In 2 Chronicles 30, King Hezekiah even appeals to what was left of Israel (the northern 10 tribes who had largely been taken captive by Assyria) and tries to convince them to come to Passover in Jerusalem: “Ye children of Israel, turn again unto the Lord God of Abraham, Isaac, and Israel, and he will return to the remnant of you, that are escaped out of the hand of the kings of Assyria. And be not ye like your fathers, and like your brethren, which trespassed against the LordGod of their fathers, who therefore gave them up to desolation, as ye see” (verses 6-7).
Hezekiah was truly showing how the previous generation failed at knowing their history with God. Yet, most of those Israelites laughed it all to scorn.
Promise Keeper
In the history of the kings following Hezekiah, this name for God is referenced in the account of each one—whether that king forsook the God of his fathers or followed the God of his fathers.
This name is used again during Judah’s captivity, this time in the writings of Daniel (Daniel 2:23), then again after captivity by Ezra (Ezra 7:27; 8:28; 10:11). In the New Testament, the Apostle Peter used it when talking to Jews of his day (Acts 3:12-13), and so did the Apostle Paul (Acts 22:14; 24:14).
The Old Testament has an earlier reference to this name of God that teaches a remarkable historical lesson. It’s used about six times in Deuteronomy and Joshua when referring to Israel and the Promised Land they were about to possess.
The lesson is, God made this promise to a previous generation, and God keeps His promises! The God of your fathers even made this promise to you!
What a profound lesson!
“(The Lord God of your fathers make you a thousand times so many more as ye are, and bless you, as he hath promised you!) … Behold, the Lord thy God hath set the land before thee: go up and possess it, as the Lord God of thy fathers hath said unto thee; fear not, neither be discouraged” (Deuteronomy 1:11, 21).
This name for God was meant to inspire courage! Again, if God promised something, then you can be sure it’s going to happen. You have all that history preceding you to prove it!
Your History
This name for God was used in prayer by many of the Bible’s greatest personalities: Jacob, David, Jehoshaphat, Hezekiah and Daniel.
This is the God to whom you pray: the God of Abraham, Isaac, Jacob and other stars of the Old Testament. The God of Peter, Paul and other apostles throughout Church history. The God of Mr. Armstrong and Mr. Flurry. And in some literal, physical cases, the God of your fathers and mothers and grandparents and uncles and aunts!
You can seek out this history from your parents or parent-types in the previous generation.
To use a personal example, I can share my father’s history with Malachi’s Message with my children. I remember being days away from turning 14 when my dad received that book on Tuesday, Jan. 16, 1990. That was the first day the mail had run in a couple days because of the Martin Luther King Jr. holiday. The year my son Ezekiel was about to turn 14 (he was born a day after me on the calendar, so that made it easy to remember), I made sure to tell my children that history—him being almost exactly the same age I was when all that was happening. We can easily take that book for granted today, but back then, no one knew what to do until God used that book to show our parents!
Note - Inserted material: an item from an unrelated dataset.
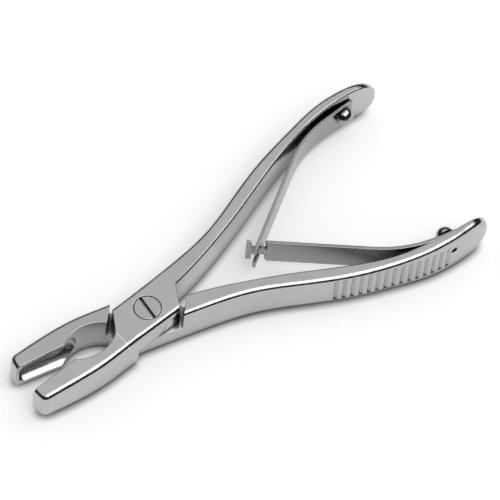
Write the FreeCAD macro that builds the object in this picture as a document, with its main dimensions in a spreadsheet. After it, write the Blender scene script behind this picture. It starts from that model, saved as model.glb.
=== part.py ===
import FreeCAD, Part
import Sketcher
import math
import os
import re

# Bone rongeur: two lapped halves on one slotted pivot screw, each with a leaf spring on a ball screw.
# The pivot axis is +Z through the origin, the jaws point along -X and the handles along +X.
# Each half is drawn with its long axis along X, then turned out by half the opening. Lengths are in mm.

vector = FreeCAD.Vector
doc = FreeCAD.newDocument("BoneRongeur")

# what counts as upright: the largest upward part of a wall's normal, and the least share of its
# length by which an edge rises
uprightNormal = 0.3
uprightRise = 0.9
# the least volume that a cut takes away, in cubic mm
leastCut = 1e-4

sizes = {
    # whole tool
    "openAngle": 14.0,
    "handleEndX": 106.4,
    "jointDepth": 13.4,
    "lapGap": 0.08,
    "margin": 1.0,
    "sideReach": 40.0,
    "outerRound": 1.5,
    "jawRound": 1.9,
    "tipRound": 2.5,
    "innerBreak": 0.4,
    # plate at the joint, with the two slanted shoulders
    "plateHalfWidth": 6.7,
    "plateBackX": 7.8,
    "plateNoseX": 12.9,
    "plateNoseY": 0.5,
    "plateFrontX": 7.0,
    "crotchX": 11.9,
    "crotchY": 0.9,
    "jawShoulderGap": 1.0,
    "handleShoulderGap": 1.7,
    "lapReach": 3.0,
    "plateSwell": 0.1,
    # jaws
    "jawTipX": 43.6,
    "jawTipY": 4.0,
    "jawTipHalfDepth": 4.9,
    "jawMidX": 34.0,
    "jawMidY": 5.6,
    "jawMidHalfDepth": 6.1,
    "jawRootX": 22.0,
    "jawRootY": 7.5,
    "jawHeelX": 14.0,
    "rimHeelX": 27.9,
    "rimTipY": 0.8,
    "rimHeelY": 0.5,
    "throatDeepY": 3.7,
    "throatFrontX": 23.0,
    "throatBackX": 17.0,
    # hollow of each jaw
    "cupAxisY": 1.45,
    "cupTipRadius": 4.1,
    "cupHeelRadius": 5.2,
    "cupTipWall": 1.2,
    "cupEndX": 21.5,
    "cupTipRound": 1.5,
    "cupRunOut": 3.5,
    "throatEase": 0.4,
    # handles: stations along the length, then the outer and inner edges there
    "shankX": 18.0,
    "neckX": 32.0,
    "midX": 46.0,
    "swellX": 60.0,
    "bendX": 76.0,
    "tailX": 92.0,
    "shankOuter": 7.4,
    "neckOuter": 8.8,
    "midOuter": 13.5,
    "swellOuter": 17.8,
    "bendOuter": 20.3,
    "tailOuter": 21.8,
    "endOuter": 17.2,
    "shankInner": 1.5,
    "neckInner": 4.5,
    "midInner": 8.4,
    "swellInner": 13.0,
    "bendInner": 17.3,
    "tailInner": 18.1,
    "endInner": 14.8,
    # handle depth seen from the side
    "shoulderEndX": 8.9,
    "waistLeadX": 22.0,
    "waistStartX": 40.0,
    "waistTop": 13.4,
    "waistBottom": 1.2,
    "flareDepth": 15.7,
    "flareX": 88.0,
    "endRoundX": 97.0,
    "endRoundPull": 3.0,
    # grip grooves on the outside of each handle
    "gripStartX": 54.9,
    "gripPitch": 2.57,
    "gripCount": 15,
    "gripDepth": 0.35,
    "gripRadius": 0.75,
    "gripTop": 12.3,
    "gripBottom": 2.6,
    # pivot screw
    "screwHeadRadius": 4.1,
    "screwHeadDepth": 2.2,
    "screwShankRadius": 2.4,
    "screwFit": 0.05,
    "slotWidth": 0.8,
    "slotDepth": 0.9,
    "slotAngle": 88.0,
    "screwChamfer": 0.2,
    # round-headed screws that hold the springs
    "springHeight": 7.9,
    "ballX": 92.9,
    "ballHeight": 9.6,
    "ballRadius": 2.85,
    "ballShankRadius": 1.0,
    "ballFit": 0.04,
    "ballShankEnd": 2.4,
    # leaf springs
    "leafThickness": 1.0,
    "leafHalfWidth": 4.7,
    "leafSeatGap": 0.7,
    "leafBallGap": 0.75,
    "leafEndX": 96.8,
    "leafHoleFit": 0.35,
    "upperBendX": 86.3,
    "upperBendRadius": 38.0,
    "upperLegAngle": 28.8,
    "upperTipX": 38.0,
    "lowerBendX": 90.0,
    "lowerBendRadius": 40.0,
    "lowerLegAngle": 30.0,
    "lowerTipX": 37.4,
    "forkSlotHalf": 1.9,
    "forkSlotLength": 4.8,
    "neckHalf": 1.5,
    "neckLength": 4.0,
    "teeLength": 1.4,
    "teeHalf": 4.2,
}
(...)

To use another personal example—this time as a father—I regularly try to remind my children about the lawsuit against the Philadelphia Church of God by the Worldwide Church of God, and my own involvement as a publishing employee directly impacted by the ins and outs of the court case. My oldest son Seth was only 2 1/2 years old when the case ended; Ezekiel was born just after the initial terms of settlement were reached. The full impact of the case’s miraculous end can never be overdramatized: We had lost at the appellate level, were denied a hearing by the Supreme Court, and were set to go to “damages,” where they would undoubtedly suck us dry of everything we had; and then they called us wanting to settle! The only explanation for this “surrender” was what Christ prophesied He would do in Amos 9:1—wound them in the head! That’s the God I have to introduce to my children and other students.
Those are two examples—one from my father, and one from me as a father. The point is, we have our links to the previous generation, and we have our own history with God in this generation.
Our Fathers’ Return
The most astounding reference to the God of our fathers is given in Jesus Christ’s earthly ministry. This puts it all in an amazing perspective. Christ is teaching about the resurrection: “Now that the dead are raised, even Moses shewed at the bush, when he calleth the Lord the God of Abraham, and the God of Isaac, and the God of Jacob. For he is not a God of the dead, but of the living: for all live unto him” (Luke 20:37-38).
Christ points out that this name of God even points us to the resurrection! The fact that God was introduced that way shows, of itself, that He is planning to resurrect those fathers!
The God of our fathers is the God of the living! He is the God who resurrects!
We recently published an article about how God will teach history in the World Tomorrow. The Bible shows the kinds of monuments and landmarks God will put up to emphasize history properly. Added to all that is this element: The actual people involved in that history will be ruling members in God’s Family!
Even before their literal resurrection, though, we must keep those figures alive in our minds and daily decisions.
This points us back to the Father—the God we serve. He is the God who blesses us and gives us courage! The God who invites us into His house! The God who is building this Family! The God of the resurrection! The God—our Father—to whom we pray! Our father’s God, and your God.